What the task asks: Give back the lines exactly, from the first one to the line with "are in millimetres.", both ends included.

Entries supplied:
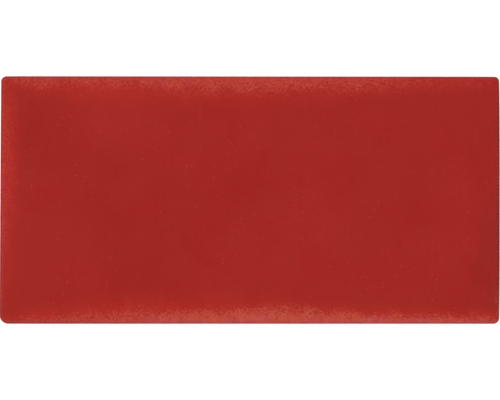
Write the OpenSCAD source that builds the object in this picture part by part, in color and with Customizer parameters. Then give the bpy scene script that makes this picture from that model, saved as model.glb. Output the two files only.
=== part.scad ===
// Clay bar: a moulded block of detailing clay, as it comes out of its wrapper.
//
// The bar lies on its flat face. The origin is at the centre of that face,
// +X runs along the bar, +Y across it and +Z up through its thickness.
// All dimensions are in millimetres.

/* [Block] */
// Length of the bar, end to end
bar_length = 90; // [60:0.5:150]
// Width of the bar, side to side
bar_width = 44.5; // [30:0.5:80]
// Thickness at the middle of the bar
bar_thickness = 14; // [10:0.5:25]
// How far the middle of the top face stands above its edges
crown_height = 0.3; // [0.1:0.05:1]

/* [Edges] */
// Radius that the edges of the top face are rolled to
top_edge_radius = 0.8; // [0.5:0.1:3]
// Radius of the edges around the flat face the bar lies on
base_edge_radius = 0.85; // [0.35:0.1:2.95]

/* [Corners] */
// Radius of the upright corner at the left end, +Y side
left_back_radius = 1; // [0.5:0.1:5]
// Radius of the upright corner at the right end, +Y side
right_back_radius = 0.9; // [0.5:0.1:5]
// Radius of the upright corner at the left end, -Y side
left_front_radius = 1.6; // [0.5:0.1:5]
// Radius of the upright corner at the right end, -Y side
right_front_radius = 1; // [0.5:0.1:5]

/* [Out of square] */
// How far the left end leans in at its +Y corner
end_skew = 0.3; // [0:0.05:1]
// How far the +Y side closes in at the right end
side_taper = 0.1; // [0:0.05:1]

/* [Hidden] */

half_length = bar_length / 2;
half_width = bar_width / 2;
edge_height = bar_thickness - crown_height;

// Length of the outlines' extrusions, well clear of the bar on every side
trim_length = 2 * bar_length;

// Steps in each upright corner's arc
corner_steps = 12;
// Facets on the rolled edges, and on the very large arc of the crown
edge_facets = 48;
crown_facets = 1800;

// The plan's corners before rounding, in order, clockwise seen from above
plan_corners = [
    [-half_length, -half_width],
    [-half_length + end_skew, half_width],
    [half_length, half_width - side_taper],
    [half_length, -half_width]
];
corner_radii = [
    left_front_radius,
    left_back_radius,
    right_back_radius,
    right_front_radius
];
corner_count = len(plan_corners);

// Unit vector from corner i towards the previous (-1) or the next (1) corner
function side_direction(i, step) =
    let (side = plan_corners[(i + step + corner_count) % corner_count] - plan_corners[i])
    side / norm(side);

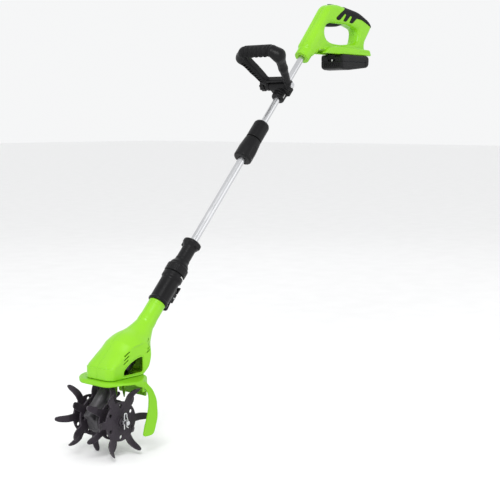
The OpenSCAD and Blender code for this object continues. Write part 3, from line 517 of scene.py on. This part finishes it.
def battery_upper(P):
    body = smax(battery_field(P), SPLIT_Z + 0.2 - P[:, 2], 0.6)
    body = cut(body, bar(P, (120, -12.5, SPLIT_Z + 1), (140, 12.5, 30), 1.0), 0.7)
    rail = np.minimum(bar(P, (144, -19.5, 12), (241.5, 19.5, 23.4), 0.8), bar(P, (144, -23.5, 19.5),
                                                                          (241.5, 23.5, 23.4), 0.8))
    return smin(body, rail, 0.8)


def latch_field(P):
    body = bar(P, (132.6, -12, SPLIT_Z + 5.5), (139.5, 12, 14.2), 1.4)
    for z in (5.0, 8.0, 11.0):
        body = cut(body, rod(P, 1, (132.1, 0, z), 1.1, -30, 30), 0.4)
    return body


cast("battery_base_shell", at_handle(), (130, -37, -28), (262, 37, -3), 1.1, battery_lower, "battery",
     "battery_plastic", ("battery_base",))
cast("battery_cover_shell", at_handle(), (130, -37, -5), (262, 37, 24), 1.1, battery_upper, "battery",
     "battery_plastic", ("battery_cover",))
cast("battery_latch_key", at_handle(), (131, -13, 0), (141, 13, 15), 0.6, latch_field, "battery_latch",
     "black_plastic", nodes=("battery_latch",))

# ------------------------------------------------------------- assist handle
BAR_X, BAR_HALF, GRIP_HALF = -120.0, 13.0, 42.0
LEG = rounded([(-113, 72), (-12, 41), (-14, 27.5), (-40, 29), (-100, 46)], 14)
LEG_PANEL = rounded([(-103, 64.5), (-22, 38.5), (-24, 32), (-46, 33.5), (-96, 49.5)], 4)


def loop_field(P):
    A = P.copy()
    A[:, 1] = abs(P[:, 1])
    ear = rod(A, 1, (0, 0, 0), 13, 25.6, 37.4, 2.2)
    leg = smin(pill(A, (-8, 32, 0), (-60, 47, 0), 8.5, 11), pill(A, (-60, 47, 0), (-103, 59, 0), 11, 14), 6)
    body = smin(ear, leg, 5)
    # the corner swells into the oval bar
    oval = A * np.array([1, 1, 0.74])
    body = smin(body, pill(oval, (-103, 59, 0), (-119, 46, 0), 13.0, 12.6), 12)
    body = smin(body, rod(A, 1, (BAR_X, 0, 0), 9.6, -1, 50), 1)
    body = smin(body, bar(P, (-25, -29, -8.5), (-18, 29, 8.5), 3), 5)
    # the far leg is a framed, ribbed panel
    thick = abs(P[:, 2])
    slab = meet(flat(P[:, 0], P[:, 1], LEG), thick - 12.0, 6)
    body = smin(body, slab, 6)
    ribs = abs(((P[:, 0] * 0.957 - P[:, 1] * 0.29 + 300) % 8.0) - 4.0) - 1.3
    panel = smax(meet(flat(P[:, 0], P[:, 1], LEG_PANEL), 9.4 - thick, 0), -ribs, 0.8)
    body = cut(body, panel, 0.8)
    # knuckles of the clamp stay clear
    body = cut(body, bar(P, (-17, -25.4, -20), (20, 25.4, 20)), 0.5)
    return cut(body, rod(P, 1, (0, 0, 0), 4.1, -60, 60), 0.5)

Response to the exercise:
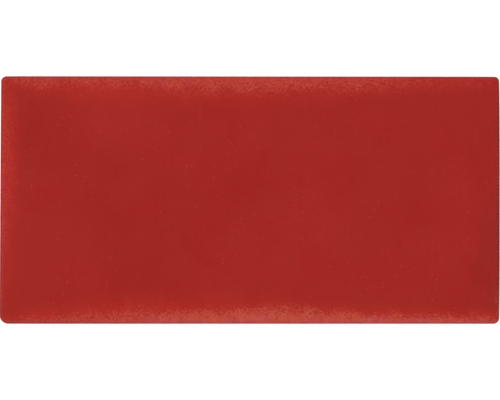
Write the OpenSCAD source that builds the object in this picture part by part, in color and with Customizer parameters. Then give the bpy scene script that makes this picture from that model, saved as model.glb. Output the two files only.
=== part.scad ===
// Clay bar: a moulded block of detailing clay, as it comes out of its wrapper.
//
// The bar lies on its flat face. The origin is at the centre of that face,
// +X runs along the bar, +Y across it and +Z up through its thickness.
// All dimensions are in millimetres.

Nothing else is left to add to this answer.